The world that Auburn presents is one of which we are all familiar: Brilliant, intense people missing various social cues, stumbling through normal standards of propriety, and remaining stubbornly proud of their nerdiness. In the first few scenes, we see Robert presenting a bottle of terrible champagne to Catherine on her birthday, admitting he is no vintner. Hal lurches out of the house at 1 a.m. on his way to a performance with his band of fellow dorks. On the morning of Claire's arrival, she is quickly out-dueled in a battle of wits with Catherine, who scoffs at her big sister's ignorance of hair's eternal demise, and the concept of organic chemicals.

Yes, these are wonderfully snobby U of C people, and both Auburn and Smith embrace them as only former Hyde Park residents could. The author and the director both realize the complexity in this oft-misunderstood section of academia: those who must counter their mental instability with their mental fortitude. Proof is ultimately not a story about people who are too smart for their own good, but rather about the difficulty that comes with that intellectual burden as one longs to forge relationships in spite of the trepidation created by the mental "machinery," as Robert calls it. Proof is essentially the story of a father figure and three people who must deal with his death in their own ways.
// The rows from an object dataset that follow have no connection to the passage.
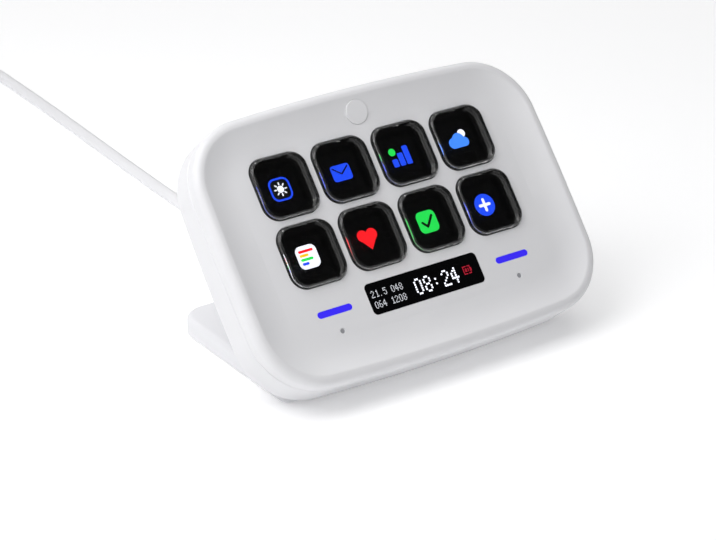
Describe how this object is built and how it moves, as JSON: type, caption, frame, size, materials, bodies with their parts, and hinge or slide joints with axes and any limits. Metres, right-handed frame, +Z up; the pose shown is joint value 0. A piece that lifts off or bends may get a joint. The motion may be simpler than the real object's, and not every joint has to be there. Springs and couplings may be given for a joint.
{
  "type": "macro keypad",
  "caption": "Leaning desk keypad with a dished white housing, clear screen keys in two rows, an information window, lit bars, a flat weighted foot and a thin cord with a small plug.",
  "frame": {"origin": "on the desk, under the middle of the object's box without its cord", "axes": "+X to the right of someone facing the keys, +Y to the back, away from them, +Z up"},
  "size_m": [0.1108, 0.3188, 0.0646],
  "materials": {
    "housing_white": "matte moulded",
    "badge_white": "satin moulded",
    "foot_white": "matte moulded",
    "key_clear": "polished clear",
    "key_liner": "matte black",
    "silicone": "matte translucent",
    "screen": "glossy display",
    "sheet_steel": "plated sheet",
    "circuit_board": "solder resist",
    "chip_black": "matte",
    "led_lens": "clear",
    "header_plastic": "matte",
    "screw_steel": "zinc plated",
    "window_glass": "glossy black",
    "light_guide": "lit violet",
    "touch_metal": "plain",
    "ballast_steel": "phosphated",
    "pad_rubber": "matte",
    "sleeve_white": "matte moulded",
    "cord_white": "smooth jacket",
    "plug_white": "matte moulded",
    "plug_steel": "nickel plated"
  },
  "bodies": {
    "root": {"front_bezel": "housing_white", "rear_shell": "housing_white", "badge_disc": "badge_white", "dome_mat": "silicone", "lcd_panel": "screen", "lcd_frame": "sheet_steel", "main_board": "circuit_board", "board_chips": "chip_black", "side_leds": "led_lens", "cord_header": "header_plastic", "board_screws": "screw_steel", "case_screws": "screw_steel", "stand_screws": "screw_steel", "info_window": "window_glass", "info_display": "screen", "light_bar_left": "light_guide", "light_bar_right": "light_guide", "touch_pad_left": "touch_metal", "touch_pad_right": "touch_metal", "stand_foot": "foot_white", "ballast_plate": "ballast_steel", "base_pad": "pad_rubber", "strain_relief": "sleeve_white", "cord_clamp": "sheet_steel", "cord": "cord_white", "cord_coil": "cord_white", "plug_grip": "plug_white", "plug_shell": "plug_steel"},
    "key_1": {"key_cap_1": "key_clear", "key_mask_1": "key_liner"},
    "key_2": {"key_cap_2": "key_clear", "key_mask_2": "key_liner"},
    "key_3": {"key_cap_3": "key_clear", "key_mask_3": "key_liner"},
    "key_4": {"key_cap_4": "key_clear", "key_mask_4": "key_liner"},
    "key_5": {"key_cap_5": "key_clear", "key_mask_5": "key_liner"},
    "key_6": {"key_cap_6": "key_clear", "key_mask_6": "key_liner"},
    "key_7": {"key_cap_7": "key_clear", "key_mask_7": "key_liner"},
    "key_8": {"key_cap_8": "key_clear", "key_mask_8": "key_liner"}
  },
  "joints": [
    {"name": "key_1_press", "type": "slide", "parent": "root", "child": "key_1", "axis": [0, 0.7581, -0.6521], "range_m": [0, 0.0007], "stiffness_N_per_m": 400, "springref_m": -0.0005, "deforming": ["dome_mat"]},
    {"name": "key_2_press", "type": "slide", "parent": "root", "child": "key_2", "axis": [0, 0.7581, -0.6521], "range_m": [0, 0.0007], "stiffness_N_per_m": 400, "springref_m": -0.0005, "deforming": ["dome_mat"]},
    {"name": "key_3_press", "type": "slide", "parent": "root", "child": "key_3", "axis": [0, 0.7581, -0.6521], "range_m": [0, 0.0007], "stiffness_N_per_m": 400, "springref_m": -0.0005, "deforming": ["dome_mat"]},
    {"name": "key_4_press", "type": "slide", "parent": "root", "child": "key_4", "axis": [0, 0.7581, -0.6521], "range_m": [0, 0.0007], "stiffness_N_per_m": 400, "springref_m": -0.0005, "deforming": ["dome_mat"]},
    {"name": "key_5_press", "type": "slide", "parent": "root", "child": "key_5", "axis": [0, 0.7581, -0.6521], "range_m": [0, 0.0007], "stiffness_N_per_m": 400, "springref_m": -0.0005, "deforming": ["dome_mat"]},
    {"name": "key_6_press", "type": "slide", "parent": "root", "child": "key_6", "axis": [0, 0.7581, -0.6521], "range_m": [0, 0.0007], "stiffness_N_per_m": 400, "springref_m": -0.0005, "deforming": ["dome_mat"]},
    {"name": "key_7_press", "type": "slide", "parent": "root", "child": "key_7", "axis": [0, 0.7581, -0.6521], "range_m": [0, 0.0007], "stiffness_N_per_m": 400, "springref_m": -0.0005, "deforming": ["dome_mat"]},
    {"name": "key_8_press", "type": "slide", "parent": "root", "child": "key_8", "axis": [0, 0.7581, -0.6521], "range_m": [0, 0.0007], "stiffness_N_per_m": 400, "springref_m": -0.0005, "deforming": ["dome_mat"]}
  ]
}
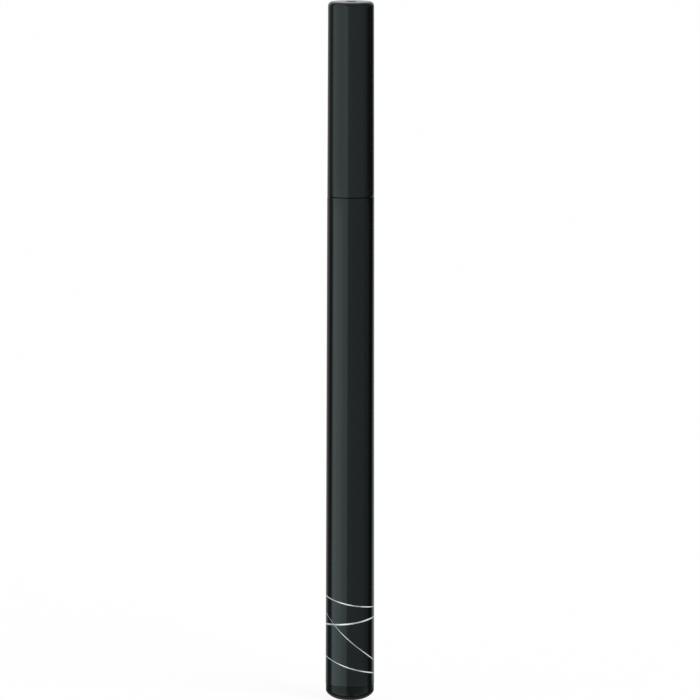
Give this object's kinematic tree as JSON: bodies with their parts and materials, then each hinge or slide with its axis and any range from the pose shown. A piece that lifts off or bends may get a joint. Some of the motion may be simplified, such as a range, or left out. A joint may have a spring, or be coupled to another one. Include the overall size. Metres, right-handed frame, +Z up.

Overall, the four-person cast is excellent. Karen Aldridge tends to the more hyperactive side of her character. Her Catherine fears she might be sliding down the slippery slope to mental incapacity just like her father; her limbs twitch and flail with her frequent mood swings. Aldridge sometimes appears to be trying too hard. However, she reaches the damaged soul of Catherine, which is just looking for something to hang on to.

Ora Jones is the hyperbolic epitome of a comfortable Manhattanite; her Claire speaks of jojoba shampoo and gourmet coffee shops with equal dexterity. Phillip Edward VanLear is a lot of fun as the tough and tender Robert; he steals every scene he's in. Dwain A. Perry is a sensitive yet arrogant mathematician, humbled by the intellect of Catherine and her father. He is, perhaps, the coolest math grad student that you'll find on the U of C campus.

Proof speaks so well to us—Hyde Parkers and U of C students—because it is about us, and we understand all of its subtle references. However, the play has already proved its versatility in a number of productions in the last few years—it also speaks to those who have never even set foot in Chicago. Relationships take center stage, and Chuck Smith's soulful hometown productions reveal that Auburn's language communicates not only to numerous regions, but also through numerous ethnicities. This play belongs to Hyde Park, and it is comforting to see it treated with such dignity.